Given records |
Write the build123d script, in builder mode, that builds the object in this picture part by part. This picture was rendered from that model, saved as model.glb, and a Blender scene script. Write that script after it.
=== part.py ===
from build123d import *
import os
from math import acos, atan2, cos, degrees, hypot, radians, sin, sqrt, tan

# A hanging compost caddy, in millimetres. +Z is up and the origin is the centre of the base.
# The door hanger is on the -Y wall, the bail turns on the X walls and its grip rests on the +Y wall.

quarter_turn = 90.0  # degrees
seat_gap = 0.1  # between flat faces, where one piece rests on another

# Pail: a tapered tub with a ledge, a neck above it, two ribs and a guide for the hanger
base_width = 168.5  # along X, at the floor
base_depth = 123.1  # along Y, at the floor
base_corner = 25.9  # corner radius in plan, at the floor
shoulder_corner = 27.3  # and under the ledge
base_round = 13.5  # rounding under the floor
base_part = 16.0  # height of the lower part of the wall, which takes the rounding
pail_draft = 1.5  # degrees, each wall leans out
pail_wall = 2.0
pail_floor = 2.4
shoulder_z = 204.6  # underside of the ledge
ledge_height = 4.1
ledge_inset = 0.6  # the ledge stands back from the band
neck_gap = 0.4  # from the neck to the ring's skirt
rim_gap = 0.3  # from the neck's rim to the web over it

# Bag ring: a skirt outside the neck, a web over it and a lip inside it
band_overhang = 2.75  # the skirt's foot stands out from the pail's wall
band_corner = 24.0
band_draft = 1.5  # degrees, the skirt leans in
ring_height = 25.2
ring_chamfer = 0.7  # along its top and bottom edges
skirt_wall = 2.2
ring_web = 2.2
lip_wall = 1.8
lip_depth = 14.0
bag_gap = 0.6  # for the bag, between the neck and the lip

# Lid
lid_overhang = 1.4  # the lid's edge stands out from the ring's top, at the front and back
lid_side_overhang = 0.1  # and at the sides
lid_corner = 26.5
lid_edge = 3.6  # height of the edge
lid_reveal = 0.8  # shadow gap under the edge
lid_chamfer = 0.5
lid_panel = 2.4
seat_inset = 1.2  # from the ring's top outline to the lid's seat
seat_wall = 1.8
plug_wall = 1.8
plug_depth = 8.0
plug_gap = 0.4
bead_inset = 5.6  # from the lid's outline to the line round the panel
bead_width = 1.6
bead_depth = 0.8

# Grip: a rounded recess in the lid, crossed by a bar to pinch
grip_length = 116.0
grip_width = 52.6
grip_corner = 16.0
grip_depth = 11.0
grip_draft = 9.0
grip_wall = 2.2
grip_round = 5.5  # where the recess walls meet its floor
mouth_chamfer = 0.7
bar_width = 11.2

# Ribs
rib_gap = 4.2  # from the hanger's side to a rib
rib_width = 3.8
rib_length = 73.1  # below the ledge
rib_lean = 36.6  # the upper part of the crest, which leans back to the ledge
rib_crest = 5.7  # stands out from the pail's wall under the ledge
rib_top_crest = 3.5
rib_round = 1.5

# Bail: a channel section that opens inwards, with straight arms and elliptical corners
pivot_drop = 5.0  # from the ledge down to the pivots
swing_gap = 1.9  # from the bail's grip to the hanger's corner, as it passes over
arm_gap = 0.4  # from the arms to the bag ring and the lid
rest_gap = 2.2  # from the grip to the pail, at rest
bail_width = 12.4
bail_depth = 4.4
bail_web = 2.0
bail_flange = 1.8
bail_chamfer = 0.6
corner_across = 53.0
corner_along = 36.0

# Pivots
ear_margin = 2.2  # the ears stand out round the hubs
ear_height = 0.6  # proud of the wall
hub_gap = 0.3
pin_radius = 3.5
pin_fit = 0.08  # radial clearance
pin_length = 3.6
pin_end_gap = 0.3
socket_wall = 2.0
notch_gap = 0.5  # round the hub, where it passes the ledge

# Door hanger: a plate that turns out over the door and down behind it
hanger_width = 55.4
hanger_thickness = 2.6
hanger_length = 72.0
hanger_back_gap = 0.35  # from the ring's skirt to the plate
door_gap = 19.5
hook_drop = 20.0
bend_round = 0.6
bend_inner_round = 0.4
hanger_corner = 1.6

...

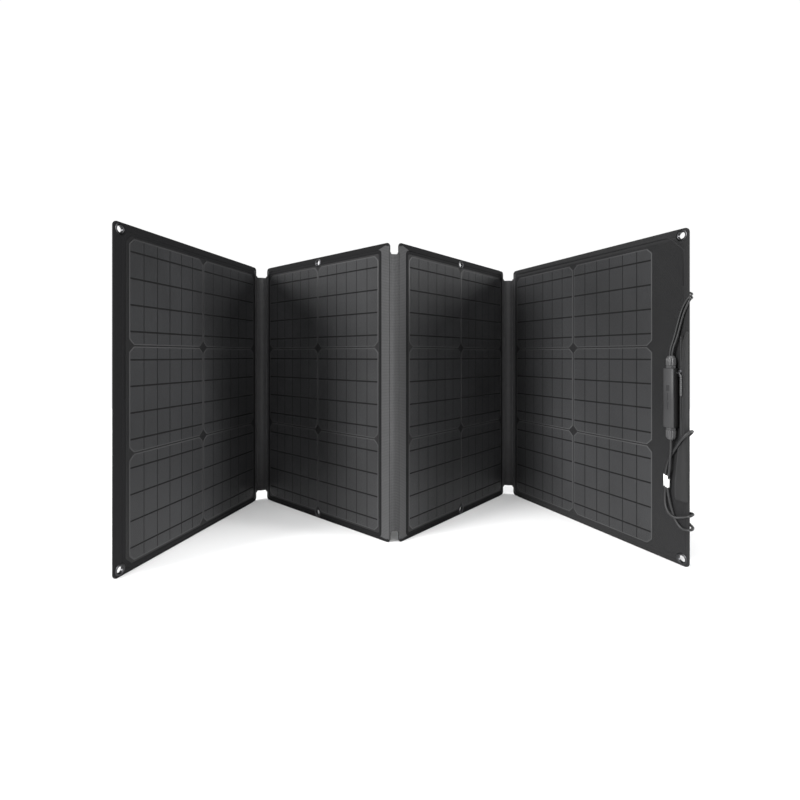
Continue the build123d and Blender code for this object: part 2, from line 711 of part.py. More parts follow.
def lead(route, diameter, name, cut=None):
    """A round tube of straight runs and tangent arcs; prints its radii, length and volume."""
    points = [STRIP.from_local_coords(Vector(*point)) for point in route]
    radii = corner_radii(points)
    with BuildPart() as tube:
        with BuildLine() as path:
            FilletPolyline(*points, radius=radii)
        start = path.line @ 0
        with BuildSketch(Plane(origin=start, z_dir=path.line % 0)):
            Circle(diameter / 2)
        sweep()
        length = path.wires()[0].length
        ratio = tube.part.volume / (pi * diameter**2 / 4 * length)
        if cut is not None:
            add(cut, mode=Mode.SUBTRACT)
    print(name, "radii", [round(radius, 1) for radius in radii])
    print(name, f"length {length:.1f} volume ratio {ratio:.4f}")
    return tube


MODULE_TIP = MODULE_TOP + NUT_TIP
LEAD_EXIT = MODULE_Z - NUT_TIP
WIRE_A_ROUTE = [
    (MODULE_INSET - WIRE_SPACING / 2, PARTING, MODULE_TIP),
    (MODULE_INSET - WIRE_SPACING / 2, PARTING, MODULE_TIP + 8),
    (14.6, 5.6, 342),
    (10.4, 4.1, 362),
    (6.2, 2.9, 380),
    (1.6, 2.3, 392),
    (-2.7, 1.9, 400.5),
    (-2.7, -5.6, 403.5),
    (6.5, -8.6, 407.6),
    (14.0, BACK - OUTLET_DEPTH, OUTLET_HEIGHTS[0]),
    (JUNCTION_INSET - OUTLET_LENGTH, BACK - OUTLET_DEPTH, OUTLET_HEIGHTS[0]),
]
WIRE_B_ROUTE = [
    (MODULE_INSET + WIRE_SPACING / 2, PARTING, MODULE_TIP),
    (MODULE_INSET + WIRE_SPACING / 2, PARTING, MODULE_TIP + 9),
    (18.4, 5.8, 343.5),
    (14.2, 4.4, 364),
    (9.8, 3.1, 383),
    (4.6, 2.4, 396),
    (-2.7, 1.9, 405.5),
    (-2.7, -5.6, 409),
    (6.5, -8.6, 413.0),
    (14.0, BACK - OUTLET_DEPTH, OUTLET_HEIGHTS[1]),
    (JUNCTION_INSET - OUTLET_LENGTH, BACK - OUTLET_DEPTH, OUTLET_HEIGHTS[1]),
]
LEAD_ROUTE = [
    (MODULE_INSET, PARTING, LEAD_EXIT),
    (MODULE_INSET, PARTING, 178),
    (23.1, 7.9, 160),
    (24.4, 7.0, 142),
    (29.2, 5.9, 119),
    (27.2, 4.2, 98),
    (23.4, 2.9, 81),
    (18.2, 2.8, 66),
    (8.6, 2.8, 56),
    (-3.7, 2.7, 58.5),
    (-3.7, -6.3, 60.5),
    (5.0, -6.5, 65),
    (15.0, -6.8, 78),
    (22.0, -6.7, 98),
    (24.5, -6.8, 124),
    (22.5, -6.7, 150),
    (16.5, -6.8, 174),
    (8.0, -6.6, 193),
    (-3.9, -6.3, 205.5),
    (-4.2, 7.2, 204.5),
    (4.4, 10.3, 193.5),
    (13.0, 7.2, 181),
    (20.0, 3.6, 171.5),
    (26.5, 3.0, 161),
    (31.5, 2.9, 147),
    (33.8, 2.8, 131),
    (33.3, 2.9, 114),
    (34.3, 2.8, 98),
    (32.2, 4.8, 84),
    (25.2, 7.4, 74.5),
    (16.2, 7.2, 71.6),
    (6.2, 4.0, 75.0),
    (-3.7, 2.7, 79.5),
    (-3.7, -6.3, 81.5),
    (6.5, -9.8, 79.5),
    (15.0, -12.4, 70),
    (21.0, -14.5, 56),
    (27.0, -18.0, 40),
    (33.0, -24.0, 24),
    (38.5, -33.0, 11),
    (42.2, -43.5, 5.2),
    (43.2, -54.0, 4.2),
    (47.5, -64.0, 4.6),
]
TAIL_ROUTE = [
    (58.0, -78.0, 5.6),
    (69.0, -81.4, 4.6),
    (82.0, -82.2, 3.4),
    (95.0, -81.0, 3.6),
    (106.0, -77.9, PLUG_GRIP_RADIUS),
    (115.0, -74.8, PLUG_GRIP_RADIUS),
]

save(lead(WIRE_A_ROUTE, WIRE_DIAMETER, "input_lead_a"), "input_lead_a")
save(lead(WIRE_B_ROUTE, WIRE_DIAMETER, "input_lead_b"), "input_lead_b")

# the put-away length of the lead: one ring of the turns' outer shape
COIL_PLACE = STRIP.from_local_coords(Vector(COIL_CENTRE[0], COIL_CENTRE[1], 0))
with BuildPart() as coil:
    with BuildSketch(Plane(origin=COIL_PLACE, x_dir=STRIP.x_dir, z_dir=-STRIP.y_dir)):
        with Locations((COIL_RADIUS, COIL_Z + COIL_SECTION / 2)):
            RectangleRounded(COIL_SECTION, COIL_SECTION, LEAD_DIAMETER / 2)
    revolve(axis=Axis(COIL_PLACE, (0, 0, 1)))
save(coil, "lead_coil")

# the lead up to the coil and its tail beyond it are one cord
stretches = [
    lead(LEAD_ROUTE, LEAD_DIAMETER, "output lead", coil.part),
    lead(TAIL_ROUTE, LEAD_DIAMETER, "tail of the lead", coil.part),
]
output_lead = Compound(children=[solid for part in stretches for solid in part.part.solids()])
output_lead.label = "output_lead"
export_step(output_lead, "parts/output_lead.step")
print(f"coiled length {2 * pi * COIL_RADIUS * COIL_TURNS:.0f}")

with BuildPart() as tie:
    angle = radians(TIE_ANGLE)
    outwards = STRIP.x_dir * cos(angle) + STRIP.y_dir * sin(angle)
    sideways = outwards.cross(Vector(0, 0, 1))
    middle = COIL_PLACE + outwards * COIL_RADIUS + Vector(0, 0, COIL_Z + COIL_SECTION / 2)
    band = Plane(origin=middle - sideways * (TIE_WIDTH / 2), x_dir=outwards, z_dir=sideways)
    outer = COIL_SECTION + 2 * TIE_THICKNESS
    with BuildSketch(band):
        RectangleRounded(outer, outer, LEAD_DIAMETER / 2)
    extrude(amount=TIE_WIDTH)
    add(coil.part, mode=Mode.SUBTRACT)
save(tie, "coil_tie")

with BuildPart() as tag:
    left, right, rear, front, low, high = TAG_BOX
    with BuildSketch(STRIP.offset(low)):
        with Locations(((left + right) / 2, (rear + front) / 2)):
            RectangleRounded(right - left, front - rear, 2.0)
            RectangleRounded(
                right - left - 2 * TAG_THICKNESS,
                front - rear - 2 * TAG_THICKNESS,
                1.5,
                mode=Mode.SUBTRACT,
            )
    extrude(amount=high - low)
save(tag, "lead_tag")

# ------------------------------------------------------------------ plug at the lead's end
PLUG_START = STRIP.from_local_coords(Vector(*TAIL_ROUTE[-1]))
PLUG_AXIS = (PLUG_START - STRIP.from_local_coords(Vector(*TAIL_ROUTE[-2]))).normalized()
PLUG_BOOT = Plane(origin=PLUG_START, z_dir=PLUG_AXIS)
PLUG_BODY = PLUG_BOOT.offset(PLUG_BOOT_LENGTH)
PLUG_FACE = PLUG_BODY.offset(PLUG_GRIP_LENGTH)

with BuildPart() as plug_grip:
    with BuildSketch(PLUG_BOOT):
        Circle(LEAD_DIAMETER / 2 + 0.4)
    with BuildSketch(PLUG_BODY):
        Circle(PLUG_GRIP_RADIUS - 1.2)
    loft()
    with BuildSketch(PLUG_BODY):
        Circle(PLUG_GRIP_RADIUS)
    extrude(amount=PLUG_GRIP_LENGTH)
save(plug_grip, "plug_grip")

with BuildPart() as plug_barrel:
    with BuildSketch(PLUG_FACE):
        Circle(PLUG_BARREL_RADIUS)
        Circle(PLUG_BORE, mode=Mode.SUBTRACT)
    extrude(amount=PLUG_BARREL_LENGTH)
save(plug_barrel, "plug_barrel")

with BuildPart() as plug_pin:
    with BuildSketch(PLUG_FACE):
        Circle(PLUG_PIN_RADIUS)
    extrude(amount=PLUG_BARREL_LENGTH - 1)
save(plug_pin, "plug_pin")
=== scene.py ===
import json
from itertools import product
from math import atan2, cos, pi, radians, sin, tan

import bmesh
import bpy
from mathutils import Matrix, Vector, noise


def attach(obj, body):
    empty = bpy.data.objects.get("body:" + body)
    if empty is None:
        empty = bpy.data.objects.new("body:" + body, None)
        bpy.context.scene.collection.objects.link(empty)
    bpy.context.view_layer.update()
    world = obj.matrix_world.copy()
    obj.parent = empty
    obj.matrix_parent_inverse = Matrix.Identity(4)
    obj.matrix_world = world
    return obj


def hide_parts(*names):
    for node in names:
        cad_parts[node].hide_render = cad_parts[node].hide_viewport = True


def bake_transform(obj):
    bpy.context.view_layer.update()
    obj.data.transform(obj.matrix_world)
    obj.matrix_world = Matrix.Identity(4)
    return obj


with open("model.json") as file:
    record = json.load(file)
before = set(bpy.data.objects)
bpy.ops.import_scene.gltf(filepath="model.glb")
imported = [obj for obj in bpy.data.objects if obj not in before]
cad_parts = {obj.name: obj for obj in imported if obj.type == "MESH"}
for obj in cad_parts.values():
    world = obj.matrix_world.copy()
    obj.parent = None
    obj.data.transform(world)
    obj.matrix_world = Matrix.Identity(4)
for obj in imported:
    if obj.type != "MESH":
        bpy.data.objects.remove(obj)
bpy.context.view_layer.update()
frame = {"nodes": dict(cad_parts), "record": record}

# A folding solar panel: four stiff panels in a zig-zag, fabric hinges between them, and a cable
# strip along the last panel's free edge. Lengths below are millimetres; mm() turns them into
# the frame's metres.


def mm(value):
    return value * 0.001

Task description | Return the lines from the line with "the lead's end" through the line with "for node in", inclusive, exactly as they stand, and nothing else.

Worked solution |
# ------------------------------------------------------------------ plug at the lead's end
PLUG_START = STRIP.from_local_coords(Vector(*TAIL_ROUTE[-1]))
PLUG_AXIS = (PLUG_START - STRIP.from_local_coords(Vector(*TAIL_ROUTE[-2]))).normalized()
PLUG_BOOT = Plane(origin=PLUG_START, z_dir=PLUG_AXIS)
PLUG_BODY = PLUG_BOOT.offset(PLUG_BOOT_LENGTH)
PLUG_FACE = PLUG_BODY.offset(PLUG_GRIP_LENGTH)

with BuildPart() as plug_grip:
    with BuildSketch(PLUG_BOOT):
        Circle(LEAD_DIAMETER / 2 + 0.4)
    with BuildSketch(PLUG_BODY):
        Circle(PLUG_GRIP_RADIUS - 1.2)
    loft()
    with BuildSketch(PLUG_BODY):
        Circle(PLUG_GRIP_RADIUS)
    extrude(amount=PLUG_GRIP_LENGTH)
save(plug_grip, "plug_grip")

with BuildPart() as plug_barrel:
    with BuildSketch(PLUG_FACE):
        Circle(PLUG_BARREL_RADIUS)
        Circle(PLUG_BORE, mode=Mode.SUBTRACT)
    extrude(amount=PLUG_BARREL_LENGTH)
save(plug_barrel, "plug_barrel")

with BuildPart() as plug_pin:
    with BuildSketch(PLUG_FACE):
        Circle(PLUG_PIN_RADIUS)
    extrude(amount=PLUG_BARREL_LENGTH - 1)
save(plug_pin, "plug_pin")
=== scene.py ===
import json
from itertools import product
from math import atan2, cos, pi, radians, sin, tan

import bmesh
import bpy
from mathutils import Matrix, Vector, noise


def attach(obj, body):
    empty = bpy.data.objects.get("body:" + body)
    if empty is None:
        empty = bpy.data.objects.new("body:" + body, None)
        bpy.context.scene.collection.objects.link(empty)
    bpy.context.view_layer.update()
    world = obj.matrix_world.copy()
    obj.parent = empty
    obj.matrix_parent_inverse = Matrix.Identity(4)
    obj.matrix_world = world
    return obj


def hide_parts(*names):
    for node in names:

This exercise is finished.